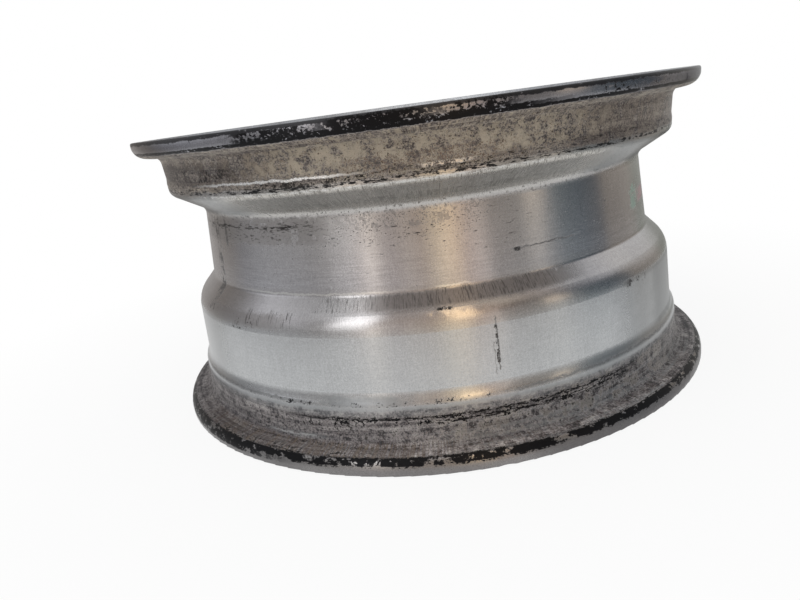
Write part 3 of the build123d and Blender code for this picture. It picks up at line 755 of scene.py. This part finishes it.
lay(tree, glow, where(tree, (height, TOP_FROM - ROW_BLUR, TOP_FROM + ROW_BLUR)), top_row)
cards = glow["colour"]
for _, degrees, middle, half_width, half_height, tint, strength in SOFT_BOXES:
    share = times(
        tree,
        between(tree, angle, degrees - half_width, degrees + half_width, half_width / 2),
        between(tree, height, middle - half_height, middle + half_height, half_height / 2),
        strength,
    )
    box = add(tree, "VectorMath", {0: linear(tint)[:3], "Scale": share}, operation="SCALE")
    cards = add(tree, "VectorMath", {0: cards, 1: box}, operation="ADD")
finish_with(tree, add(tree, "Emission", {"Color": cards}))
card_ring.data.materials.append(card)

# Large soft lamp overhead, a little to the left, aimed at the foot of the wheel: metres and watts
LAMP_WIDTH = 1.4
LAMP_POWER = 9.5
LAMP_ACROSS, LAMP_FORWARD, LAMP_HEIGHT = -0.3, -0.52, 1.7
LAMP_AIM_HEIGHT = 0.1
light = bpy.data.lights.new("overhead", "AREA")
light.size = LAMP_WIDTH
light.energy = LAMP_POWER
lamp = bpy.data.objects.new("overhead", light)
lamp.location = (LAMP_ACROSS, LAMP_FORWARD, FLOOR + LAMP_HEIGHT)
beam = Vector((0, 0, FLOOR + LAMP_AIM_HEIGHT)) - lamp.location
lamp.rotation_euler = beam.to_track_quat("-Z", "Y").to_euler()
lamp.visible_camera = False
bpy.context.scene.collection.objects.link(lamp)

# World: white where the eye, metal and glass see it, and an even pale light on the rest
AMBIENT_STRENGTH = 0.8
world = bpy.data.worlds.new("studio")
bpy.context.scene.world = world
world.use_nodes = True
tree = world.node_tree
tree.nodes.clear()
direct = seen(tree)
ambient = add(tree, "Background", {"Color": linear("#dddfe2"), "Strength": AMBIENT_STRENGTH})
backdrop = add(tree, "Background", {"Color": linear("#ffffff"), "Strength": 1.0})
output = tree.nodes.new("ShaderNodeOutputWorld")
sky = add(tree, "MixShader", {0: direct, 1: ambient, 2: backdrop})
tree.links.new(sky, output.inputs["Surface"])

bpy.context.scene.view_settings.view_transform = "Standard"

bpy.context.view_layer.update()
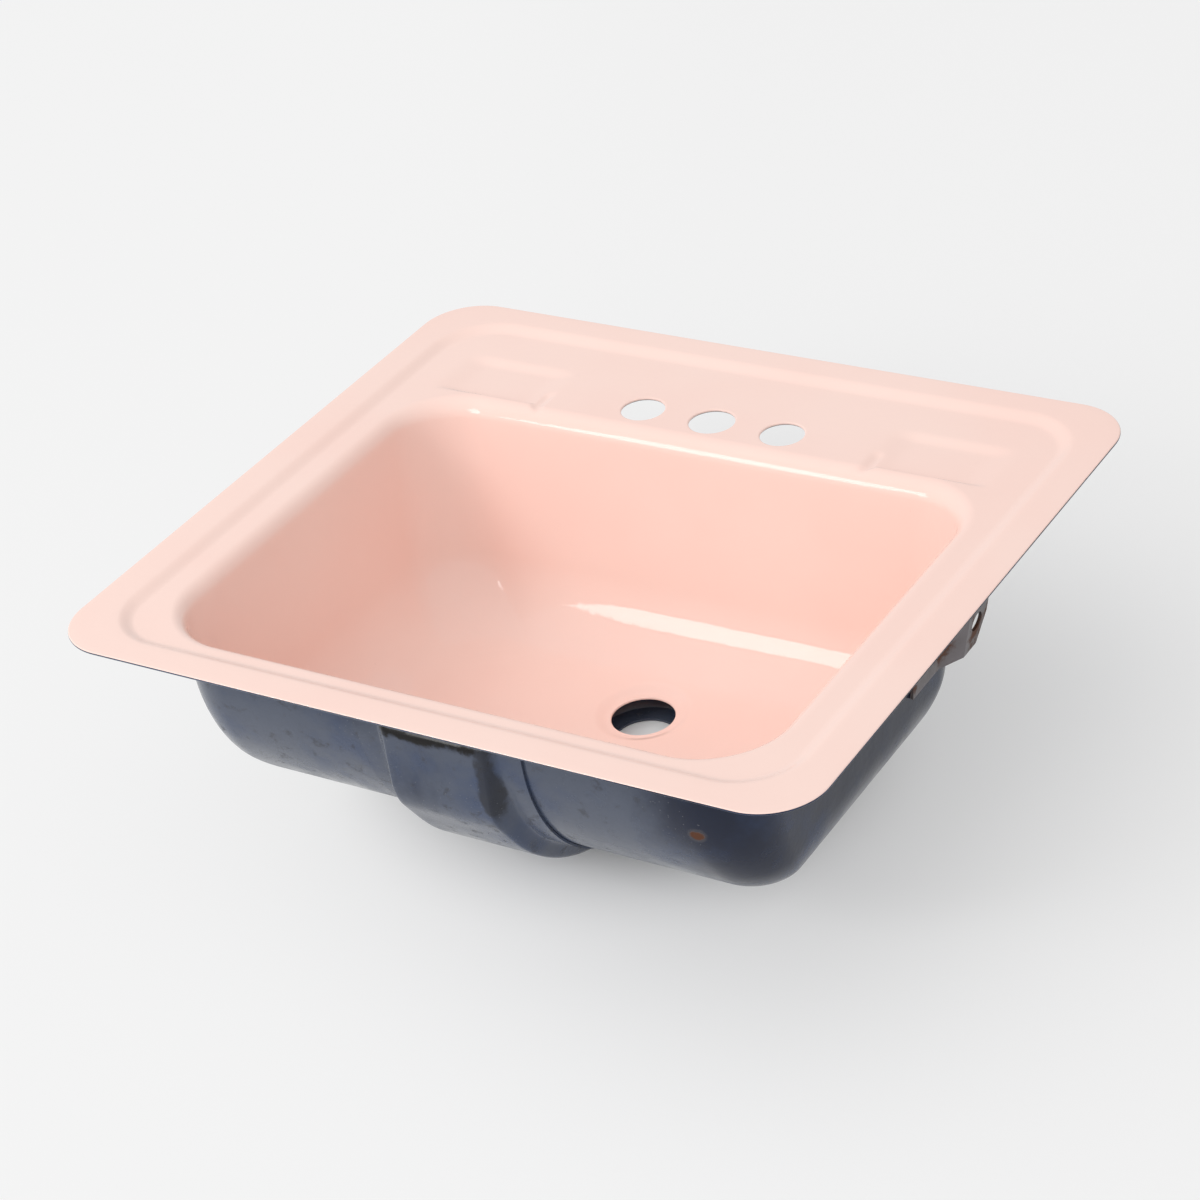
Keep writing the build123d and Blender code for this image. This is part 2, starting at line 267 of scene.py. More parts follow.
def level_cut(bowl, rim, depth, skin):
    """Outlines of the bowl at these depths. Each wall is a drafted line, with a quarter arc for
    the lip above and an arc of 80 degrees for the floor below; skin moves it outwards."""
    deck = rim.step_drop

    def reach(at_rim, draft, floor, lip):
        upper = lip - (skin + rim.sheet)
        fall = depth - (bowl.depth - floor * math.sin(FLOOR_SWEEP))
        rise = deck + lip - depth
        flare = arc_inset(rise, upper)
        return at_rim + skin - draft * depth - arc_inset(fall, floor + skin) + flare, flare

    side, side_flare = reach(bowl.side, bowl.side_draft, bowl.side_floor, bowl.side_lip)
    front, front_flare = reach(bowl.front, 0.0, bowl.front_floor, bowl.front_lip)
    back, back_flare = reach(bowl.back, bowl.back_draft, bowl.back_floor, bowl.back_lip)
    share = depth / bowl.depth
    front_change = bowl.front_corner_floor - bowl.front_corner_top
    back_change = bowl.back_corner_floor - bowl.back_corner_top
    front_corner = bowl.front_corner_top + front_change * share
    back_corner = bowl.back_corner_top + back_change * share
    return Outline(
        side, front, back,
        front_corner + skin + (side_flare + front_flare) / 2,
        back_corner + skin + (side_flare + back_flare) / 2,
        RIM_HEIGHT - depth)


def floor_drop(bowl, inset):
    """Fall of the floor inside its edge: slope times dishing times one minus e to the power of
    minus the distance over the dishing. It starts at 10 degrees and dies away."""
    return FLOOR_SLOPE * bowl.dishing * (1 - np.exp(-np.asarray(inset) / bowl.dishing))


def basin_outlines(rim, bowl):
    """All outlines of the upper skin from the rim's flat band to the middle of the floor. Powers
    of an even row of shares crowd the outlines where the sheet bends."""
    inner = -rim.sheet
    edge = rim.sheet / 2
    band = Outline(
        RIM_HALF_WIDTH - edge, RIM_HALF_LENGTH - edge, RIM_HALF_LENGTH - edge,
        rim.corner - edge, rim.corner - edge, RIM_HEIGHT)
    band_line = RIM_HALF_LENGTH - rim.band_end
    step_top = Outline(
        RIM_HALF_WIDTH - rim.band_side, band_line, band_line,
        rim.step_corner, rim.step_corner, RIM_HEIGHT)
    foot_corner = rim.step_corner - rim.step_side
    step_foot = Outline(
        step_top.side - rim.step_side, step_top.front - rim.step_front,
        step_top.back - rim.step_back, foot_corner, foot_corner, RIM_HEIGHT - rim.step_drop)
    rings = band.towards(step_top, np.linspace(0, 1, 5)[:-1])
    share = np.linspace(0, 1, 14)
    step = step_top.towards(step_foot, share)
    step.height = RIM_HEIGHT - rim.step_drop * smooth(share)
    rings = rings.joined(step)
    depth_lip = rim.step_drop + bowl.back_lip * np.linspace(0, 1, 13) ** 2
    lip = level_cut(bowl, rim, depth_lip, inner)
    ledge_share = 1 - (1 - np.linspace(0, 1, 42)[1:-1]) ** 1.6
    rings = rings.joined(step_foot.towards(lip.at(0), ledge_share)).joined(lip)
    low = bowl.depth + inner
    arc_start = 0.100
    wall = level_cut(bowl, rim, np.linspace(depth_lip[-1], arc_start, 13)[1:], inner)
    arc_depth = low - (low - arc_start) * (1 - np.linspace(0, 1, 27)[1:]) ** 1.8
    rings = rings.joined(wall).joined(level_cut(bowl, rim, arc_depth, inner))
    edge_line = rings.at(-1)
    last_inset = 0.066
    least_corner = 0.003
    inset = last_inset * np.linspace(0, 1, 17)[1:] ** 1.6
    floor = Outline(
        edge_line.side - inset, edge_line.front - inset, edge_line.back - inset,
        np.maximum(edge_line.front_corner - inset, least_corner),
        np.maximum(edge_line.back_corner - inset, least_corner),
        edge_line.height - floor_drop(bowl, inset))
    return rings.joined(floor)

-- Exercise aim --
Repeat word for word the lines from the line with "bpy.context.view_layer.update()" to the line with "deck = rim.step_drop", both lines included.

-- Worked answer --
bpy.context.view_layer.update()
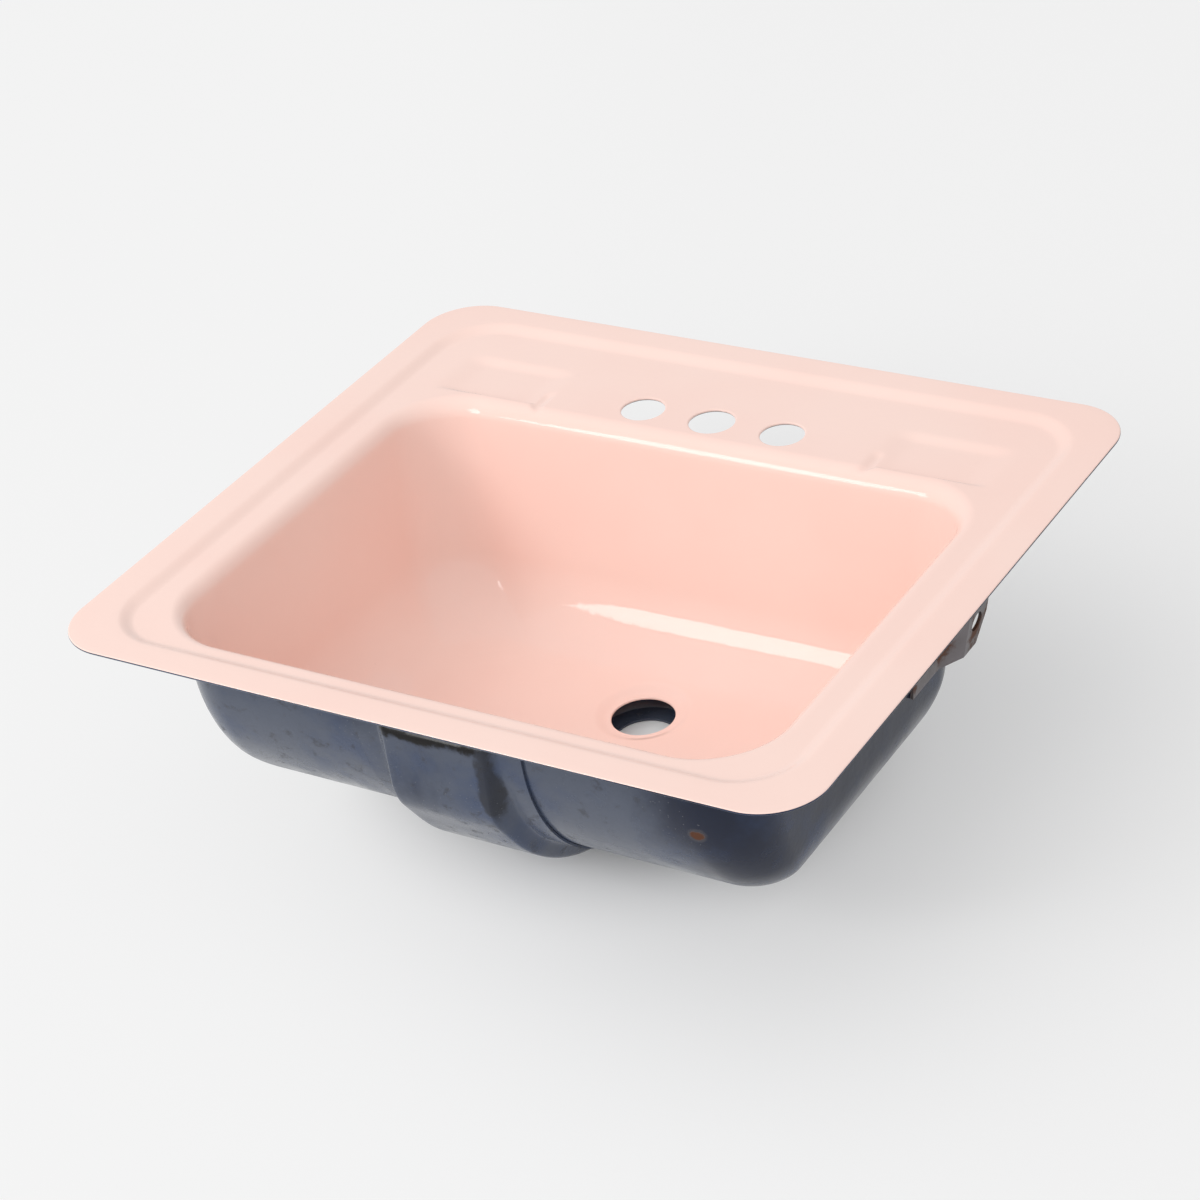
Keep writing the build123d and Blender code for this image. This is part 2, starting at line 267 of scene.py. More parts follow.
def level_cut(bowl, rim, depth, skin):
    """Outlines of the bowl at these depths. Each wall is a drafted line, with a quarter arc for
    the lip above and an arc of 80 degrees for the floor below; skin moves it outwards."""
    deck = rim.step_drop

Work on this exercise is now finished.